Write out the complete material exactly as it stands.

* Start *

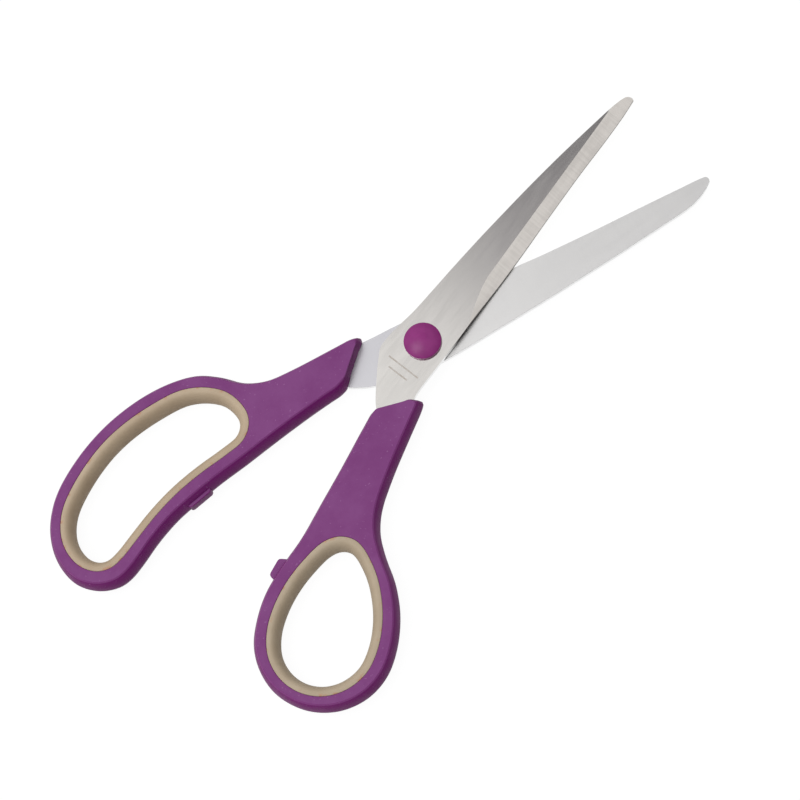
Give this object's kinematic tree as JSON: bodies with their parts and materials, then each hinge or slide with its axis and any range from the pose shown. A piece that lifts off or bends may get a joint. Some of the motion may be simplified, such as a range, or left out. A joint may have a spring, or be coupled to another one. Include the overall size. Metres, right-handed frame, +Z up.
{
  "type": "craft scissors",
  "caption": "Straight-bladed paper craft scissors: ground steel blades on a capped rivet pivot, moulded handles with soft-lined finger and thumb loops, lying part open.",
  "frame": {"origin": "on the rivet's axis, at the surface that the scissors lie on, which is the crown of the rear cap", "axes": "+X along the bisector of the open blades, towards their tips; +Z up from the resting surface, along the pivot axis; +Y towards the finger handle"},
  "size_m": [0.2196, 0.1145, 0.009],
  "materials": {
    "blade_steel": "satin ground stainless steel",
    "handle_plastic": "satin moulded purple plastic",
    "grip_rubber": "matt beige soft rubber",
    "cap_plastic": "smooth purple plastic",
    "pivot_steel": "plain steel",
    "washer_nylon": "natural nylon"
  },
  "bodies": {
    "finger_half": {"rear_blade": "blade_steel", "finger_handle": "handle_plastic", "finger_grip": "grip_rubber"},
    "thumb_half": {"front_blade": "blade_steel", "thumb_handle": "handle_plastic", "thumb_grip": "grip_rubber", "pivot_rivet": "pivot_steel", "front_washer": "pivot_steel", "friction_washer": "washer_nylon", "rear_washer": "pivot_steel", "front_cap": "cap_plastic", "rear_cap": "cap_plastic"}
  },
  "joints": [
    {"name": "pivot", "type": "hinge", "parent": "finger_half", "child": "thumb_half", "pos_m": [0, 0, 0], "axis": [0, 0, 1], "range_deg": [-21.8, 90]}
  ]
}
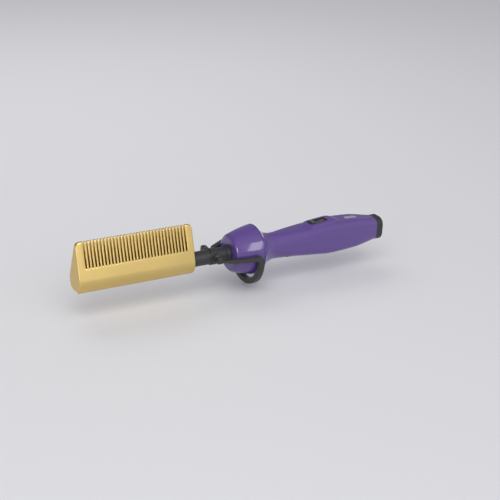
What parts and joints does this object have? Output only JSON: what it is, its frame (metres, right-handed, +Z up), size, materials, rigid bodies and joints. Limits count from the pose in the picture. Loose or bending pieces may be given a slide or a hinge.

* End *

Exercise result:
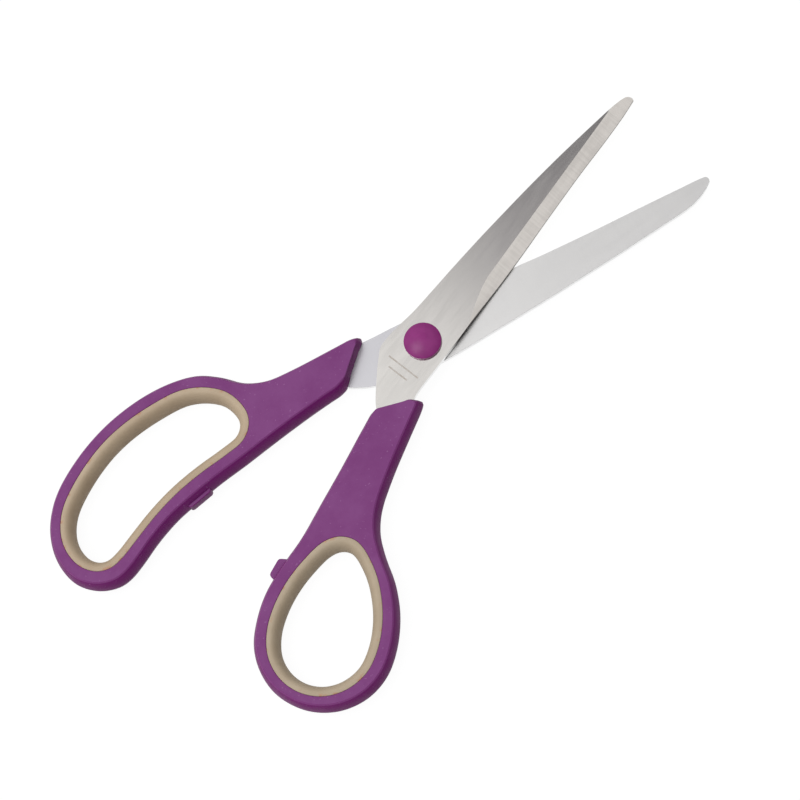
Give this object's kinematic tree as JSON: bodies with their parts and materials, then each hinge or slide with its axis and any range from the pose shown. A piece that lifts off or bends may get a joint. Some of the motion may be simplified, such as a range, or left out. A joint may have a spring, or be coupled to another one. Include the overall size. Metres, right-handed frame, +Z up.
{
  "type": "craft scissors",
  "caption": "Straight-bladed paper craft scissors: ground steel blades on a capped rivet pivot, moulded handles with soft-lined finger and thumb loops, lying part open.",
  "frame": {"origin": "on the rivet's axis, at the surface that the scissors lie on, which is the crown of the rear cap", "axes": "+X along the bisector of the open blades, towards their tips; +Z up from the resting surface, along the pivot axis; +Y towards the finger handle"},
  "size_m": [0.2196, 0.1145, 0.009],
  "materials": {
    "blade_steel": "satin ground stainless steel",
    "handle_plastic": "satin moulded purple plastic",
    "grip_rubber": "matt beige soft rubber",
    "cap_plastic": "smooth purple plastic",
    "pivot_steel": "plain steel",
    "washer_nylon": "natural nylon"
  },
  "bodies": {
    "finger_half": {"rear_blade": "blade_steel", "finger_handle": "handle_plastic", "finger_grip": "grip_rubber"},
    "thumb_half": {"front_blade": "blade_steel", "thumb_handle": "handle_plastic", "thumb_grip": "grip_rubber", "pivot_rivet": "pivot_steel", "front_washer": "pivot_steel", "friction_washer": "washer_nylon", "rear_washer": "pivot_steel", "front_cap": "cap_plastic", "rear_cap": "cap_plastic"}
  },
  "joints": [
    {"name": "pivot", "type": "hinge", "parent": "finger_half", "child": "thumb_half", "pos_m": [0, 0, 0], "axis": [0, 0, 1], "range_deg": [-21.8, 90]}
  ]
}
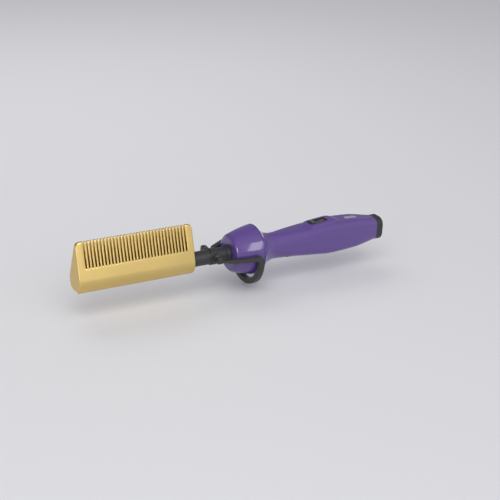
What parts and joints does this object have? Output only JSON: what it is, its frame (metres, right-handed, +Z up), size, materials, rigid bodies and joints. Limits count from the pose in the picture. Loose or bending pieces may be given a slide or a hinge.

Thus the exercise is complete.